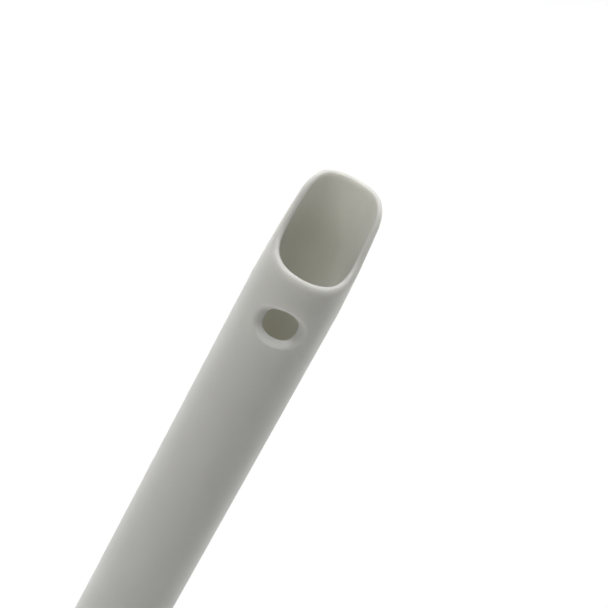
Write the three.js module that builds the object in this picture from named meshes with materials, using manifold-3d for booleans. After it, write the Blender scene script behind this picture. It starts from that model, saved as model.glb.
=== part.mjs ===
// Vented suction tip for dental evacuation: one moulded tube with a scooped, round-lipped mouth and one
// dished vent below it. Millimetres. The tube stands on +Z with its tail face at z = 0, and the mouth and
// the vent face -Y.
import * as THREE from "three";
import { mergeVertices } from "three/addons/utils/BufferGeometryUtils.js";
import Module from "manifold-3d";

// Tube
const LENGTH = 140;
const OUTER_RADIUS = 5.5;
const BORE_RADIUS = 4.5;
const TAIL_OUTER_ROUND = 0.35;
const TAIL_INNER_ROUND = 0.15;

// Mouth: seen from the side, the cut runs square across the near lip, climbs steeply along both flanks
// and ends square again at the far lip. The two bends are arcs.
const MOUTH_LENGTH = 9.8;
const FLANK_SLOPE = THREE.MathUtils.degToRad(78);
const FLANK_Y = 0.05;
const NEAR_BEND = 5.1;
const FAR_BEND = 3.8;
const MOUTH_RADIUS = 4.7;

// Lip: its crest stands nearer the bore, and it rounds over far on the outside and little on the inside.
// The drops are the near lip's; the far lip's are smaller.
const LIP_CREST_SHARE = 0.4;
const LIP_OUTER_DROP = 1.0;
const LIP_INNER_DROP = 0.45;
const FAR_LIP_SCALE = 0.6;

// Vent: a dish hollowed by a barrel laid across the tube, and an oval hole through the dish's floor. The
// oval is a superellipse.
const VENT_HEIGHT = 123.7;
const HOLE_HALF_WIDTH = 2.0;
const HOLE_HALF_HEIGHT = 1.84;
const HOLE_SQUARENESS = 2.6;
const DISH_DEPTH = 1.65;
const BARREL_RADIUS = 2.57;
const BARREL_CROWN = 5.9;
const BARREL_HALF_LENGTH = 4;
const HOLE_CUT_START = 3;

// Nose: from just above the vent's centre both walls draw in, first gently and then straight, up to the
// far lip.
const NOSE_START = VENT_HEIGHT + 1.7;
const NOSE_RUN_IN = 0.15;
const NOSE_OUTER_RADIUS = 4.95;
const NOSE_BORE_RADIUS = 4.11;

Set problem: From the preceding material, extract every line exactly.

Written reply:
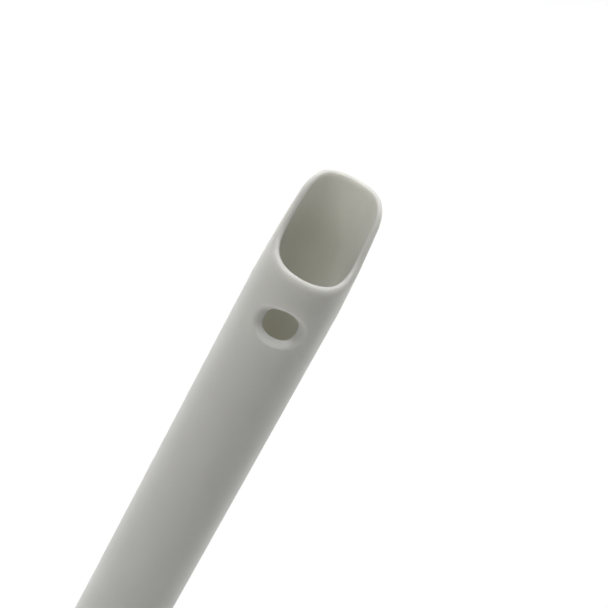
Write the three.js module that builds the object in this picture from named meshes with materials, using manifold-3d for booleans. After it, write the Blender scene script behind this picture. It starts from that model, saved as model.glb.
=== part.mjs ===
// Vented suction tip for dental evacuation: one moulded tube with a scooped, round-lipped mouth and one
// dished vent below it. Millimetres. The tube stands on +Z with its tail face at z = 0, and the mouth and
// the vent face -Y.
import * as THREE from "three";
import { mergeVertices } from "three/addons/utils/BufferGeometryUtils.js";
import Module from "manifold-3d";

// Tube
const LENGTH = 140;
const OUTER_RADIUS = 5.5;
const BORE_RADIUS = 4.5;
const TAIL_OUTER_ROUND = 0.35;
const TAIL_INNER_ROUND = 0.15;

// Mouth: seen from the side, the cut runs square across the near lip, climbs steeply along both flanks
// and ends square again at the far lip. The two bends are arcs.
const MOUTH_LENGTH = 9.8;
const FLANK_SLOPE = THREE.MathUtils.degToRad(78);
const FLANK_Y = 0.05;
const NEAR_BEND = 5.1;
const FAR_BEND = 3.8;
const MOUTH_RADIUS = 4.7;

// Lip: its crest stands nearer the bore, and it rounds over far on the outside and little on the inside.
// The drops are the near lip's; the far lip's are smaller.
const LIP_CREST_SHARE = 0.4;
const LIP_OUTER_DROP = 1.0;
const LIP_INNER_DROP = 0.45;
const FAR_LIP_SCALE = 0.6;

// Vent: a dish hollowed by a barrel laid across the tube, and an oval hole through the dish's floor. The
// oval is a superellipse.
const VENT_HEIGHT = 123.7;
const HOLE_HALF_WIDTH = 2.0;
const HOLE_HALF_HEIGHT = 1.84;
const HOLE_SQUARENESS = 2.6;
const DISH_DEPTH = 1.65;
const BARREL_RADIUS = 2.57;
const BARREL_CROWN = 5.9;
const BARREL_HALF_LENGTH = 4;
const HOLE_CUT_START = 3;

// Nose: from just above the vent's centre both walls draw in, first gently and then straight, up to the
// far lip.
const NOSE_START = VENT_HEIGHT + 1.7;
const NOSE_RUN_IN = 0.15;
const NOSE_OUTER_RADIUS = 4.95;
const NOSE_BORE_RADIUS = 4.11;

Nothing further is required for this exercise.